## What you will do
From the line containing "-22, 0.85, 3.4))" through the line containing "shown = obj.evaluated_get(depsgraph)", retype each line exactly; include both end lines and nothing beyond them.

+ + + + +

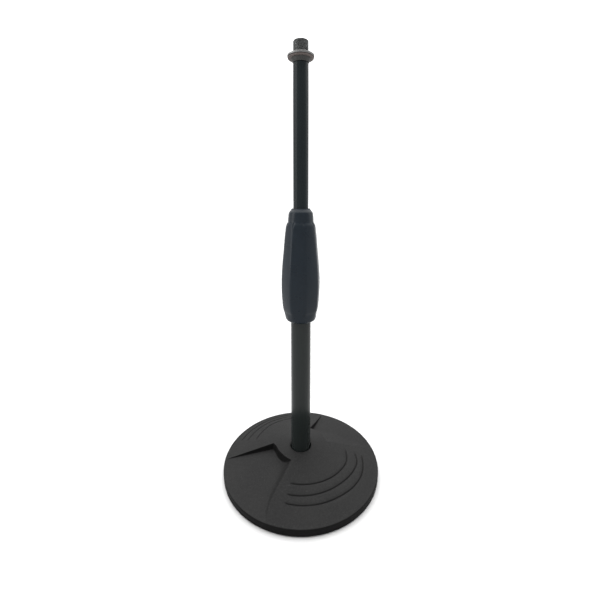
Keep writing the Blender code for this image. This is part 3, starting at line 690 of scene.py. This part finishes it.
def grip_radius(z, theta):
    """Outer radius of the grip: the plain neck, or the raised panels where they stand proud of it."""
    neck = np.where(z > 262.0, smooth_through(NECK, np.maximum(z, 262.0)), 5.0)
    width = TAU / PANELS
    local = (theta - PANEL_PHASE) % width - width / 2.0          # 0 in the middle of a panel
    off = np.abs(local) / (width / 2.0)                          # 1 on the ridge between two panels
    high_end = np.clip((z - 255.0) / 20.0, 0.0, 1.0)
    shift = off ** 4 * 1.9 * high_end                            # the upper corners of a panel sit lower than its middle
    barrel = smooth_through(PANEL, np.minimum(z + shift, 290.0))
    fade = np.clip((z - 176.9) / 13.0, 0.0, 1.0)
    fade = fade * fade * (3.0 - 2.0 * fade)
    flat = FLATNESS * fade * (1.0 / np.cos(local) - 1.0)
    ridge = 0.012 * fade * np.exp(-((1.0 - off) / 0.10) ** 2)
    panel = barrel * (0.996 + 0.004 * (1.0 - fade) + flat - ridge)
    return soft_max(neck, panel, 0.45)


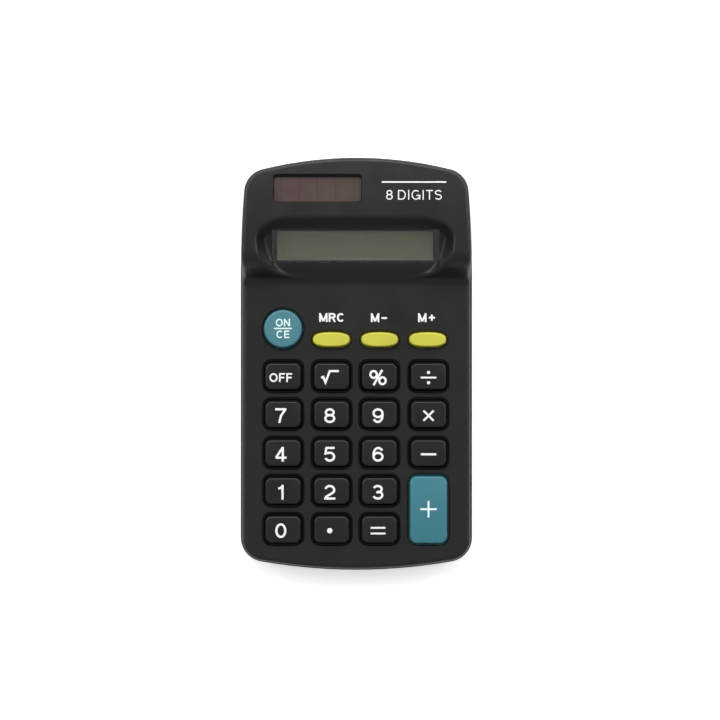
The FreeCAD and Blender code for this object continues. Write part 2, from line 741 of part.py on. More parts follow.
def rear_cover():
    outer = rear_outer()
    cover = outer.cut(plan_prism(RIM_WIDTH, PARTING_Z, 20))
    cover = cover.cut(plan_prism(WALL + 0.4, WALL, 20))
    zs = (WALL - 0.1, BAY_WALL_TOP_Z)
    outer_x = BAY_HALF_X + BAY_WALL
    bay = [
        box((-outer_x, outer_x), (BAY_LOW_Y - BAY_WALL, BAY_LOW_Y), zs),
        box((-outer_x, -BAY_HALF_X), (BAY_LOW_Y - 0.5, BAY_SIDE_END_Y), zs),
        box((BAY_HALF_X, outer_x), (BAY_LOW_Y - 0.5, BAY_SIDE_END_Y), zs),
    ]
    for wall in bay:
        cover = cover.fuse(wall)
    for x, y in CASE_SCREWS:
        cover = cover.fuse(post(x, y, 0.5, 3.6, 3.3).common(plan_prism(WALL / 2, 0, 20)))
    for x, y in CASE_SCREWS:
        cover = cover.cut(post(x, y, -1, SCREW_SEAT_Z, SCREW_RECESS_R)).cut(post(x, y, -1, 5, 1.2))
    cover = cover.cut(door_space(0, WALL + 0.15)).cut(tongue_space(DOOR_GAP))
    return cover.removeSplitter()


def battery_door():
    space = door_space(-DOOR_GAP, DOOR_THICK).fuse(tongue_space(0))
    door = rear_outer().common(space)
    for i in range(GRIP_COUNT):
        start = Vector(-GRIP_HALF_X, GRIP_LOW_Y + GRIP_PITCH * i, -0.1)
        door = door.cut(Part.makeCylinder(GRIP_R, 2 * GRIP_HALF_X, start, Vector(1, 0, 0)))
    base_y, tip_y = ARROW_Y
    corners = [(-ARROW_HALF_X, base_y), (ARROW_HALF_X, base_y), (0, tip_y)]
    arrow = prism(rounded_polygon(corners, [0.3] * 3, -1), 1 + ARROW_DEPTH)
    return door.cut(arrow).removeSplitter()


# ---------------------------------------------------------------- battery and its contacts
def aa_cell():
    shoulder = CELL_NEGATIVE_X + CELL_LENGTH - NUB_LENGTH
    along = Vector(1, 0, 0)
    can = Part.makeCylinder(
        CELL_R, shoulder - CELL_NEGATIVE_X, Vector(CELL_NEGATIVE_X, CELL_Y, CELL_Z), along
    )
    can = can.makeFillet(0.8, [e for e in can.Edges if len(e.Vertexes) == 1])
    nub = Part.makeCylinder(NUB_R, NUB_LENGTH + 0.5, Vector(shoulder - 0.5, CELL_Y, CELL_Z), along)
    nub = nub.makeFillet(0.4, pick(nub, lambda e: middle(e).x > shoulder + 1 and len(e.Vertexes) == 1))
    return can.fuse(nub).removeSplitter()


CONTACT_THICK = 0.3
CONTACT_X = BAY_HALF_X - 0.1


def contact_plate(side):
    """Sprung-steel plate against the bay's end wall, with a solder tab over the bay's wall."""
    xs = sorted((side * (CONTACT_X - CONTACT_THICK), side * CONTACT_X))
    plate = box(xs, (CELL_Y - 4.5, CELL_Y + 4.5), (3.0, 12.5))
    tab = box(xs, (CELL_Y - 6.5, CELL_Y - 4.0), (10.5, 12.3))
    return plate.fuse(tab).removeSplitter()


def positive_contact():
    reach = CONTACT_X - CONTACT_THICK - (CELL_NEGATIVE_X + CELL_LENGTH) - 0.05
    at = Vector(CONTACT_X - CONTACT_THICK - reach, CELL_Y, CELL_Z)
    bump = Part.makeCone(1.6, 3.0, reach + 0.05, at, Vector(1, 0, 0))
    return contact_plate(1).fuse(bump).removeSplitter()


def battery_spring():
    """Conical coil spring from the negative plate to the cell."""
    wire_r, turns, wide_r, narrow_r = 0.35, 3.5, 3.6, 2.0
    length = CELL_NEGATIVE_X + CONTACT_X - CONTACT_THICK - 2 * wire_r - 0.1
    cone = math.degrees(math.atan((narrow_r - wide_r) / length))
    coil = Part.makeHelix(length / turns, length, wide_r, cone)
    first = coil.Edges[0].valueAt(coil.Edges[0].FirstParameter)
    section = Part.Wire(Part.makeCircle(wire_r, first, Vector(0, 1, 0)))
    spring = Part.Wire(coil.Edges).makePipeShell([section], True, True)
    spring.rotate(Vector(0, 0, 0), Vector(0, 1, 0), 90)
    start = -CONTACT_X + CONTACT_THICK + wire_r + 0.05
    spring.translate(Vector(start, CELL_Y, CELL_Z))
    return spring


# ---------------------------------------------------------------- wires
WIRE_R = 0.45


def battery_wire(side):
    """From the contact's tab, over the bay's wall and round the screw post, to the board."""
    x = side * 27.4
    return tube([
        (x, CELL_Y - 6.0, 11.5), (x, 35.0, 11.3), (side * 26.9, 31.0, 8.6),
        (side * 24.6, 27.3, 6.9), (side * 24.4, 22.0, 6.9), (side * 25.2, 18.8, 6.3),
    ], WIRE_R)


def solar_wire(side):
    """From one end of the solar cell, over the AA cell, past the display, to the board."""
    start_x = SOLAR_CELL_X[0] + 1.0 if side < 0 else SOLAR_CELL_X[1] - 1.5
    over = [(-24.4, 46.2, 17.1)] if side < 0 else [(4.0, 46.4, 17.3), (15.0, 45.3, 17.4)]
    return tube([
        (start_x, 48.0, 16.75), *over, (side * 26.0, 44.6, 17.3),
        (side * 28.0, 41.0, 14.6), (side * 28.8, 36.5, 12.2), (side * 28.6, 32.6, 9.8),
        (side * 28.0, 30.0, 8.6), (side * 24.8, 27.4, 8.3), (side * 23.0, 22.0, 8.3),
        (side * 23.0, 18.6, 6.3),
    ], WIRE_R)


# ---------------------------------------------------------------- screws
def screw(x, y, seat_z, head_r, head_height, shank_r, length):
    """Pan-head screw driven upwards, with a cross in its head."""
    head = post(x, y, seat_z - head_height, seat_z, head_r)
    head = head.makeFillet(0.3, pick(head, lambda e: middle(e).z < seat_z - head_height + 0.01
                                     and len(e.Vertexes) == 1))
    whole = head.fuse(post(x, y, seat_z - 0.1, seat_z + length, shank_r))
    arm, slot = head_r * 0.6, 0.28
    low = seat_z - head_height - 1
    deep = seat_z - head_height * 0.45
    for half_x, half_y in ((arm, slot), (slot, arm)):
        whole = whole.cut(box((x - half_x, x + half_x), (y - half_y, y + half_y), (low, deep)))
    return whole.removeSplitter()


def case_screws():
    return Part.makeCompound([
        screw(x, y, SCREW_SEAT_Z - 0.02, 1.9, 1.3, 1.0, 6.8) for x, y in CASE_SCREWS
    ])


def board_screws():
    return Part.makeCompound([
        screw(x, y, BOARD_LOW_Z - 0.02, 1.5, 1.0, 0.8, 4.6) for x, y in BOARD_SCREWS
    ])


# ---------------------------------------------------------------- write every piece
save("front_cover", front_cover())
save("rear_cover", rear_cover())
save("battery_door", battery_door())
for each in KEYS:
    save(each.name, each.solid())
save("keypad_sheet", keypad_sheet())
save("carbon_pills", carbon_pills())
save("main_board", main_board())
save("chip_resin_blob", chip_resin_blob())
save("electrolytic_capacitor", electrolytic_capacitor())
save("ceramic_capacitor", ceramic_capacitor())
save("oscillator_resistor", axial_part(-14, -22, 0.85, 3.4))
save("diodes", Part.makeCompound([axial_part(16, 12, 0.85, 3.6), axial_part(-6, 14, 0.85, 3.6)]))
save("display_window", display_window())
save("lcd_panel", lcd_panel())
save("lcd_front_polariser", lcd_film(PANEL_TOP, PANEL_TOP + 0.18))
save("lcd_reflector", lcd_film(PANEL_TOP - 2 * GLASS_THICK - 0.2, PANEL_TOP - 2 * GLASS_THICK))
save("lcd_end_clips", lcd_end_clips())
save("lcd_ribbon", lcd_ribbon())
save("solar_cell", solar_cell())
save("solar_cell_pad", solar_cell_pad())
save("aa_cell", aa_cell())
save("positive_contact", positive_contact())
save("negative_contact", contact_plate(-1))
save("battery_spring", battery_spring())
save("battery_wire_red", battery_wire(1))
save("battery_wire_black", battery_wire(-1))
save("solar_wire_red", solar_wire(1))
save("solar_wire_black", solar_wire(-1))
save("case_screws", case_screws())
save("board_screws", board_screws())
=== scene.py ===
import math
import bmesh
import bpy
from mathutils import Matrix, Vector
from mathutils.geometry import delaunay_2d_cdt


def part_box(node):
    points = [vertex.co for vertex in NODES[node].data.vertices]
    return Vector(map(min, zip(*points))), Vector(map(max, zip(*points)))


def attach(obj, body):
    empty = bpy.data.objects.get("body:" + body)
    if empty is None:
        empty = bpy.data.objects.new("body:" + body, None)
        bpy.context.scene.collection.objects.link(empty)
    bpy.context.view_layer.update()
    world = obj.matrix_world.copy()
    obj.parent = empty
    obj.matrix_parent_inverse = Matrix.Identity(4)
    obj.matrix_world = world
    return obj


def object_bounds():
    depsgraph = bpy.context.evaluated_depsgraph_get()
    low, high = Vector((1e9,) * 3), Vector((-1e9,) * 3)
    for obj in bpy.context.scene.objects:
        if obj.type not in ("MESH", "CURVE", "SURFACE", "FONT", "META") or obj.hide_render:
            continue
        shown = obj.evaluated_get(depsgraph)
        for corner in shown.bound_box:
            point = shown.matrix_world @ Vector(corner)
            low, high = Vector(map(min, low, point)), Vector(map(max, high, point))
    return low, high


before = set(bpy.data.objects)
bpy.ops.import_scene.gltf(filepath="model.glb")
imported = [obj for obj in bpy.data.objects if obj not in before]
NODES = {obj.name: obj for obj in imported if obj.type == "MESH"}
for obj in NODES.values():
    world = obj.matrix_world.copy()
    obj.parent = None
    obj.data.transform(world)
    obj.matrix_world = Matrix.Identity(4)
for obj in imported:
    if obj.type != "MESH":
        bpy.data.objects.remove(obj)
CAD_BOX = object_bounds()

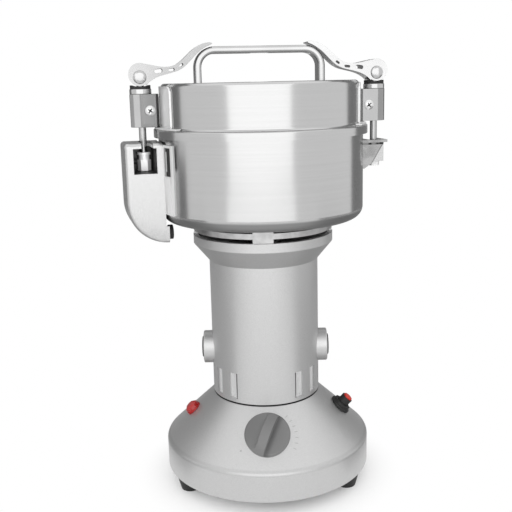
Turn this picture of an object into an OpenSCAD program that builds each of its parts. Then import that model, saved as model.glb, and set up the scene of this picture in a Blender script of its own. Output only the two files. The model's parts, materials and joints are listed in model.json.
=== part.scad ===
// Swing-type electric grinder for spices and herbs, in millimetres.
// Z is the motor axis and points up, the feet stand on z = 0, and the knob faces -Y.

/* [Base] */
// Height of the rubber feet, which is where the base shell begins
foot_h = 12; // [10:0.5:16]
// Radius of the circle that the three feet stand on
foot_circle_r = 76; // [74:0.5:76]
// Radius of a foot where it meets the base
foot_top_r = 11; // [9:0.5:11]
// Radius of a foot on the table
foot_bottom_r = 8; // [7.5:0.5:9]
// Outer radius of the base shell
base_r = 87.5; // [86.5:0.5:90]
// Height of the upright wall of the base
base_side_h = 23.4; // [20:0.5:25]
// Radius of the rounded shoulder of the base
base_shoulder_r = 4; // [2:0.5:8]
// Height of the top of the base above the table
base_top_z = 74.5; // [73:0.5:76]
// Wall thickness of the base shell
base_wall = 3; // [2.5:0.1:3.5]
// Thickness of the steel bottom plate
plate_t = 3; // [2:0.5:4]

/* [Controls] */
// Distance of the timer knob from the motor axis, along the cone
knob_r_on_cone = 64.3; // [63.5:0.1:67]
// Diameter of the timer knob
knob_d = 37; // [33:0.5:39]
// Thickness of the knob's disc
knob_disc_h = 5.5; // [4.5:0.5:7]
// Height of the knob's grip ridge above its disc
knob_ridge_h = 9; // [7:0.5:12]
// Thickness of the knob's grip ridge
knob_ridge_w = 8; // [7:0.5:10]
// Angle of the grip ridge from upright, clockwise from the front
knob_turn = 22; // [0:1:45]
// Diameter of the timer shaft
timer_shaft_d = 6; // [5:0.1:6.5]
// Angle of the lamp and the breaker from the front
control_az = 85; // [72:1:88]
// Distance of the lamp and the breaker from the motor axis, along the cone
control_r_on_cone = 63.7; // [62:0.1:65]
// Diameter of the lamp's lens
lamp_d = 13.5; // [12:0.5:15]
// Diameter of the breaker's round nut
breaker_nut_d = 18.5; // [16:0.5:20]
// Diameter of the reset button
reset_d = 8; // [6:0.1:8.4]
// How far the reset button is pressed
reset_travel = 2; // [1:0.5:3]
// Diameter of the mains cord that the gland takes
cord_d = 7; // [6:0.1:7.5]
// Height of the cord gland's axis
gland_z = 25; // [24:0.5:28]

/* [Column] */
// Outer radius of the motor column
column_r = 45.5; // [45:0.1:47]
// Wall thickness of the column
column_wall = 3; // [2.5:0.1:3.2]
// Thickness of the column's foot, where the vents are
foot_wall = 7; // [5:0.1:7.5]
// Depth of the shadow groove at the column's foot
groove_d = 0.8; // [0.5:0.1:1.2]
// Height of the shadow groove
groove_h = 1.5; // [1:0.1:2]
// Height of the column's flare, up to the top of the collar
flare_h = 22.7; // [21:0.1:25]
// Outer radius of the collar
collar_r = 58; // [57:0.5:60]
// Height of the collar's straight band
band_h = 7.6; // [6:0.2:9]
// Height of the top of the collar above the table
collar_top_z = 213.5; // [212.5:0.5:215]
// Width of a vent's recess
vent_w = 7.8; // [5:0.2:9]
// Height of a vent
vent_h = 22; // [16:1:22]
// Depth of the vents' recesses in the column's foot
vent_depth = 3; // [2:0.1:4]
// Width of the slit at the bottom of each recess
vent_slit_w = 3.2; // [2.5:0.1:4]
// Vents on each side
vent_count = 7; // [4:1:7]
// Angle of the first vent from the front
vent_first_az = 36.5; // [34:0.5:40]
// Height of the brush axis
brush_z = 112.4; // [112:0.2:115]
// Diameter of the brush bosses
boss_d = 27.8; // [25:0.2:28.6]
// Distance of the boss's end from the motor axis
boss_end_x = 52.8; // [51:0.2:57]

/* [Air ring and bowl] */
// Gap between the collar and the air ring
lower_air_gap = 3.2; // [2.8:0.1:4]
// Height of the air ring
air_ring_h = 4.5; // [4:0.1:5.5]
// Gap between the air ring and the bowl
upper_air_gap = 4.2; // [3.6:0.1:4.8]
// Radial thickness of the air ring
air_ring_t = 8; // [6:0.5:9]
// Width of a post of the air ring
post_w = 16; // [12:0.5:18]
// Outer radius of the bowl
bowl_r = 83; // [82:0.1:83.5]
// Wall thickness of the bowl
bowl_wall = 1.5; // [1:0.1:1.8]
// Height of the bowl from its floor to its rim
bowl_h = 69.5; // [68.5:0.5:70]
// Outer radius of the bowl's lower corner
bowl_corner_r = 9.5; // [8:0.5:11]

/* [Lid] */
// Outer radius of the lid's wall
lid_r = 79.5; // [79:0.1:80]
// Sheet thickness of the lid
lid_wall = 1.5; // [1:0.1:1.8]
// Outer radius of the lid's rim
rim_r = 86.5; // [86.4:0.1:87.5]
// Height of the lid's rim
rim_h = 6.5; // [6:0.1:7]
// Height of the lid above its rim
lid_h = 35; // [32:0.5:36]
// Radius of the lid's top edge
lid_edge_r = 3; // [1.5:0.5:5]
// Overall width of the handle
handle_w = 105.2; // [100:0.2:108]
// Height of the handle above the lid
handle_h = 27.9; // [25:0.1:29]
// Thickness of the handle strap
handle_t = 5.6; // [4:0.1:6]
// Breadth of the handle strap
handle_depth = 16; // [12:0.5:18]
// Outer radius of the handle's bends
handle_bend_r = 16.5; // [14:0.5:18]

/* [Clamps] */
// Angle of the clamps from the X axis
clamp_yaw = 9; // [6:0.5:10]
// Angle of the hooks on the bowl from the X axis
hook_yaw = 15; // [15:0.5:16]
// Distance of the clamp rods from the bowl's wall
rod_offset = 12.3; // [12:0.1:13]
// Diameter of the clamp rods
rod_d = 5.8; // [5:0.1:6]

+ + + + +

## Solution
save("oscillator_resistor", axial_part(-14, -22, 0.85, 3.4))
save("diodes", Part.makeCompound([axial_part(16, 12, 0.85, 3.6), axial_part(-6, 14, 0.85, 3.6)]))
save("display_window", display_window())
save("lcd_panel", lcd_panel())
save("lcd_front_polariser", lcd_film(PANEL_TOP, PANEL_TOP + 0.18))
save("lcd_reflector", lcd_film(PANEL_TOP - 2 * GLASS_THICK - 0.2, PANEL_TOP - 2 * GLASS_THICK))
save("lcd_end_clips", lcd_end_clips())
save("lcd_ribbon", lcd_ribbon())
save("solar_cell", solar_cell())
save("solar_cell_pad", solar_cell_pad())
save("aa_cell", aa_cell())
save("positive_contact", positive_contact())
save("negative_contact", contact_plate(-1))
save("battery_spring", battery_spring())
save("battery_wire_red", battery_wire(1))
save("battery_wire_black", battery_wire(-1))
save("solar_wire_red", solar_wire(1))
save("solar_wire_black", solar_wire(-1))
save("case_screws", case_screws())
save("board_screws", board_screws())
=== scene.py ===
import math
import bmesh
import bpy
from mathutils import Matrix, Vector
from mathutils.geometry import delaunay_2d_cdt


def part_box(node):
    points = [vertex.co for vertex in NODES[node].data.vertices]
    return Vector(map(min, zip(*points))), Vector(map(max, zip(*points)))


def attach(obj, body):
    empty = bpy.data.objects.get("body:" + body)
    if empty is None:
        empty = bpy.data.objects.new("body:" + body, None)
        bpy.context.scene.collection.objects.link(empty)
    bpy.context.view_layer.update()
    world = obj.matrix_world.copy()
    obj.parent = empty
    obj.matrix_parent_inverse = Matrix.Identity(4)
    obj.matrix_world = world
    return obj


def object_bounds():
    depsgraph = bpy.context.evaluated_depsgraph_get()
    low, high = Vector((1e9,) * 3), Vector((-1e9,) * 3)
    for obj in bpy.context.scene.objects:
        if obj.type not in ("MESH", "CURVE", "SURFACE", "FONT", "META") or obj.hide_render:
            continue
        shown = obj.evaluated_get(depsgraph)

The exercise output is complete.